Despite this promising start, the measures undertaken by Peel's successor, Lord John Russell, proved comparatively "inadequate" as the crisis deepened. Russell's ministry introduced public works projects, which by December 1846 employed some half million Irish and proved impossible to administer. The government was influenced by a laissez-faire belief that the market would provide the food needed. It halted government food and relief works, and turned to a mixture of "indoor" and "outdoor" direct relief; the former administered in workhouses through the Poor Law, the latter through soup kitchens.
A systematic attempt at creating the necessary regulatory framework for dealing with famine was developed by the British Raj in the 1880s. In order to comprehensively address the issue of famine, the British created an Indian Famine commission to recommend steps that the government would be required to take in the event of a famine. The Famine Commission issued a series of government guidelines and regulations on how to respond to famines and food shortages called the Famine Code. The famine code was also one of the first attempts to scientifically predict famine in order to mitigate its effects. These were finally passed into law in 1883 under Lord Ripon.
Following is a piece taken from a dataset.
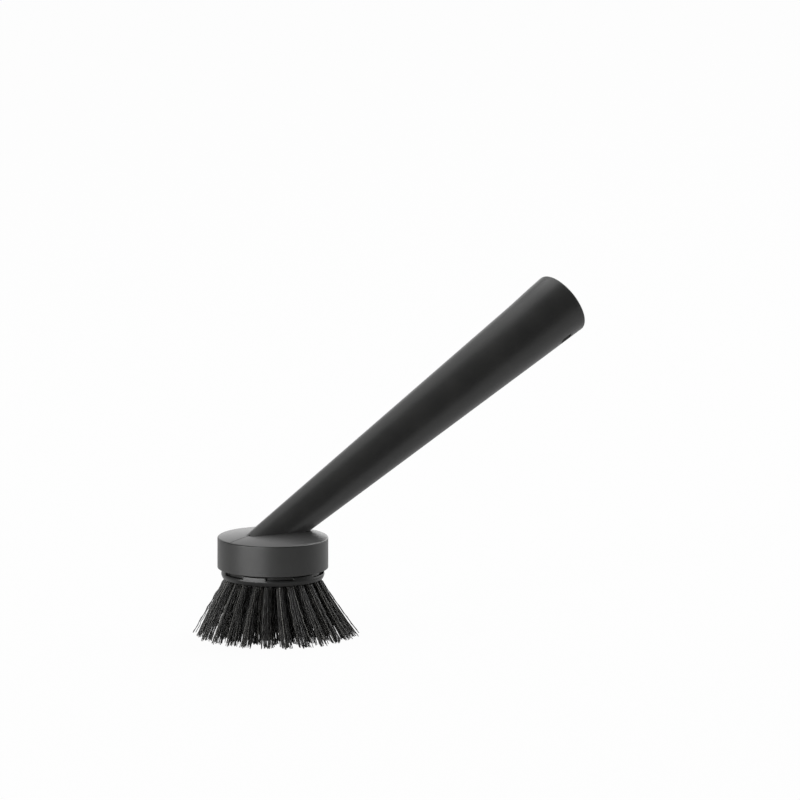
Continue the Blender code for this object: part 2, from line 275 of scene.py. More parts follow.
mouldedLook = {
    # scale, detail and roughness of each noise
    "grain": (5200.0, 2.0, 0.60),        # spark-eroded grain, about 0.2 mm
    "flow": (55.0, 3.0, 0.55),           # broad tone changes left by the melt's flow
    "scuff": (900.0, 4.0, 0.70),
    "flowTone": 0.55, "scuffTone": 0.25, "grainTone": 0.20, "toneFrom": 0.36, "toneTo": 0.64,
    "glossier": 0.05, "flowRoughness": 0.07, "grainRoughness": 0.05,
    "grainBump": 0.8, "scuffBump": 0.2, "bumpHeight": 0.00006,
}
plastics = {
    "handlePlastic": {"dark": (0.0186, 0.0188, 0.0185), "light": (0.0238, 0.0238, 0.0230),
                      "roughness": 0.36, "grain": 0.16, "shine": 0.50},
    "plugPlastic": {"dark": (0.0190, 0.0192, 0.0190), "light": (0.0240, 0.0240, 0.0232),
                    "roughness": 0.42, "grain": 0.16, "shine": 0.50},
    "blockPlastic": {"dark": (0.0095, 0.0096, 0.0095), "light": (0.0130, 0.0130, 0.0127),
                     "roughness": 0.30, "grain": 0.10, "shine": 0.33},
}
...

The Code introduced the first famine scale: three levels of food insecurity were defined: near-scarcity, scarcity, and famine. "Scarcity" was defined as three successive years of crop failure, crop yields of one-third or one-half normal, and large populations in distress. "Famine" further included a rise in food prices above 140% of "normal", the movement of people in search of food, and widespread mortality. The Commission identified that the loss of wages from lack of employment of agricultural labourers and artisans were the cause of famines. The Famine Code applied a strategy of generating employment for these sections of the population and relied on open-ended public works to do so.
20th century
During the 20th century, an estimated 70 to 120 million people died from famines across the world, of whom over half died in China, with an estimated 30 million dying during the famine of 1958–1961, up to 10 million in the Chinese famine of 1928–1930, and over two million in the Chinese famine of 1942–1943, and millions more lost in famines in North and East China. The USSR lost 8 million claimed by the Soviet famine of 1930–1933, over a million in both the Soviet famine of 1946–1947 and Siege of Leningrad, the 5 million in the Russian famine of 1921–1922, and others famines. Java suffered 2.5 million deaths under Japanese occupation during World War Two. The other most notable famine of the century was the Bengal famine of 1943, resulting both from the Japanese occupation of Burma, resulting in an influx of refugees, and blocking Burmese grain imports and a failure of the Bengali provincial Government to declare a famine, and fund relief, the imposition of grain and transport embargoes by the neighbouring provincial administrations, to prevent their own stocks being transferred to Bengal, the failure to implement India wide rationing by the central Delhi authority, hoarding and profiteering by merchants, medieval land management practices, an Axis powers denial program that confiscated boats once used to transport grain, a Delhi administration that prioritised supplying, and offering medical treatment to the British Indian Army, War workers, and Civil servants, over the populace at large, incompetence and ignorance, and an Imperial War Cabinet initially leaving the issue to the Colonial administration to resolve, than to the original local crop failures, and blights.